Assemble all lines in which the string "bodies" appears.

++++

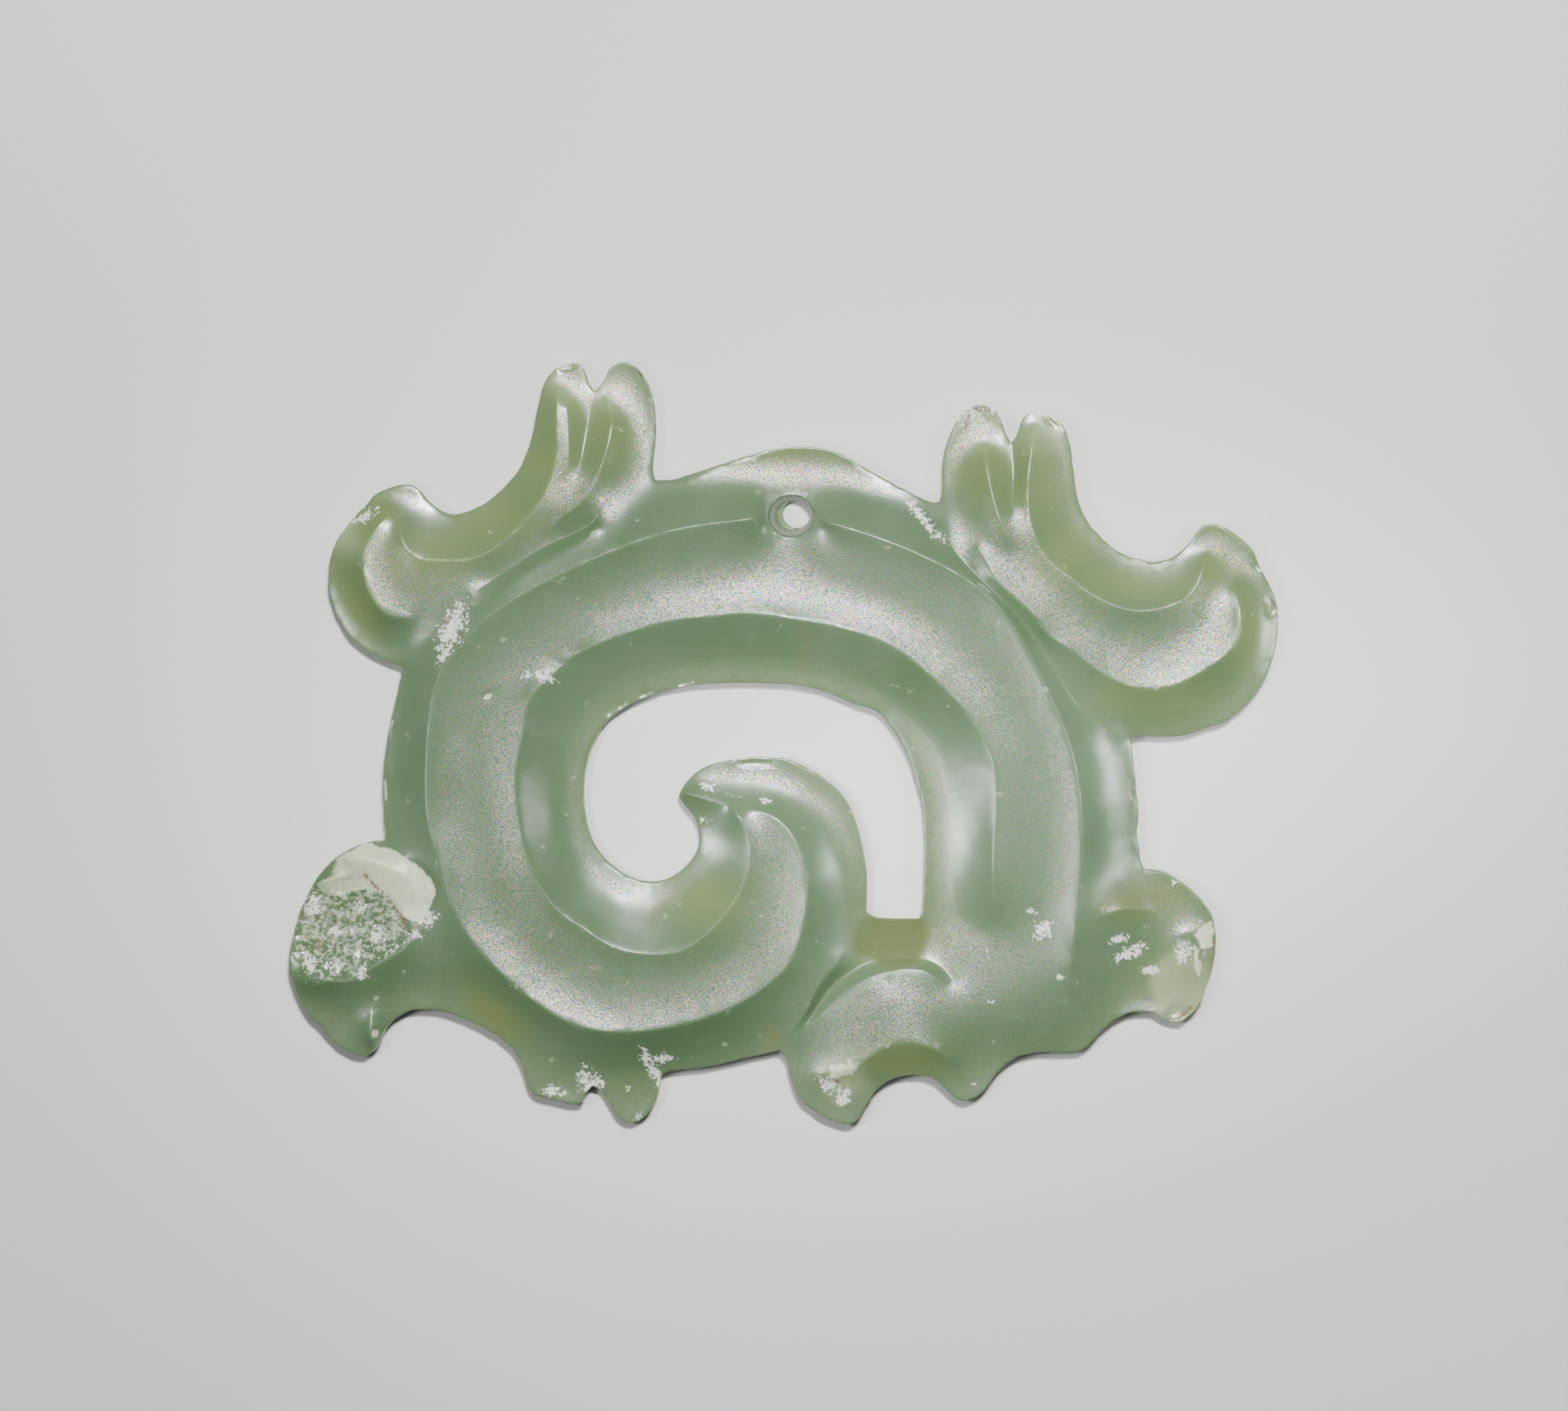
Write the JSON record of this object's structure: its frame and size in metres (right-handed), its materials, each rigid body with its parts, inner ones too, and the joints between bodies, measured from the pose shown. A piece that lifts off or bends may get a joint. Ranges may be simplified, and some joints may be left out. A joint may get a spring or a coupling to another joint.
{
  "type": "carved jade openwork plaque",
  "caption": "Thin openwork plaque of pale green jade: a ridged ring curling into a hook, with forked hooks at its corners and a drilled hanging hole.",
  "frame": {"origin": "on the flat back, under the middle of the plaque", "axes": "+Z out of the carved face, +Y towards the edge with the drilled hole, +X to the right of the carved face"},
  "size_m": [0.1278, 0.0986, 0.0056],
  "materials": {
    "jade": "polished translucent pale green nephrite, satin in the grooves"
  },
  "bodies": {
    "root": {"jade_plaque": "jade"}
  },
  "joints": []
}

++++

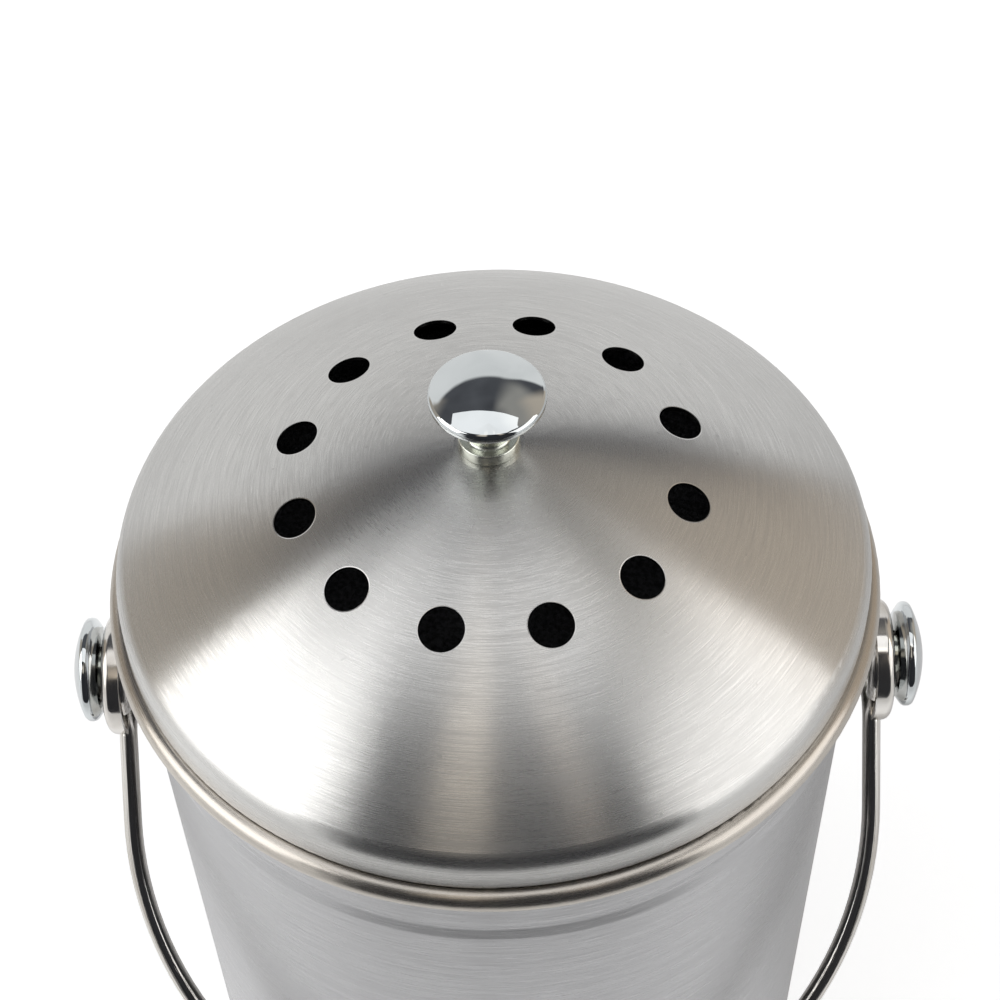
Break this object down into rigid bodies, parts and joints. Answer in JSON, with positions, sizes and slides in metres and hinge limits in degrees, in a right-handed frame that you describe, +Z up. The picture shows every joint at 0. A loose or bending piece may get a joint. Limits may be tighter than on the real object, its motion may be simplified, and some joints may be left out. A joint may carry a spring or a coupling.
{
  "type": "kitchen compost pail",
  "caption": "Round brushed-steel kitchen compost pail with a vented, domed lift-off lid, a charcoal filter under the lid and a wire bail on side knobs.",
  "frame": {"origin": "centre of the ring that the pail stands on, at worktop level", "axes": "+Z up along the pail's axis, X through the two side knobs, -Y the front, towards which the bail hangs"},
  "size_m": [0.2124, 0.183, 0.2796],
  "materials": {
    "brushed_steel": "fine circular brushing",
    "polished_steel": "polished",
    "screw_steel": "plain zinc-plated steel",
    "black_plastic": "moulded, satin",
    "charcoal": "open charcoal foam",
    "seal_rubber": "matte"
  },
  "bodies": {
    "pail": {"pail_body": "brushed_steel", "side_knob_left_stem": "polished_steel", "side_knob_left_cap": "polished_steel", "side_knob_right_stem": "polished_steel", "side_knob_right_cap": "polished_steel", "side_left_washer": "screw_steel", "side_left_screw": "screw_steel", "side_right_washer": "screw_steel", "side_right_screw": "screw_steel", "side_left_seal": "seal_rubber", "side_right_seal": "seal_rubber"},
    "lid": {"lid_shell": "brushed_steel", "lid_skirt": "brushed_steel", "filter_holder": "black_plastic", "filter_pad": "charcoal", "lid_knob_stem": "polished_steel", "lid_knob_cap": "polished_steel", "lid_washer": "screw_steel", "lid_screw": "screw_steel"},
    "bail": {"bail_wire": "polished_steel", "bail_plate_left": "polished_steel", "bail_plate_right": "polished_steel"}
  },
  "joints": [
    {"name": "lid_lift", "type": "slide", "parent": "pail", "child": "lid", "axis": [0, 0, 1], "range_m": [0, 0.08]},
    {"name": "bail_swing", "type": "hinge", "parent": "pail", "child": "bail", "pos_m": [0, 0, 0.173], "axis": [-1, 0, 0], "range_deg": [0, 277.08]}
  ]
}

++++

**TASK ANSWER**
Write the JSON record of this object's structure: its frame and size in metres (right-handed), its materials, each rigid body with its parts, inner ones too, and the joints between bodies, measured from the pose shown. A piece that lifts off or bends may get a joint. Ranges may be simplified, and some joints may be left out. A joint may get a spring or a coupling to another joint.
  "bodies": {
Break this object down into rigid bodies, parts and joints. Answer in JSON, with positions, sizes and slides in metres and hinge limits in degrees, in a right-handed frame that you describe, +Z up. The picture shows every joint at 0. A loose or bending piece may get a joint. Limits may be tighter than on the real object, its motion may be simplified, and some joints may be left out. A joint may carry a spring or a coupling.
  "bodies": {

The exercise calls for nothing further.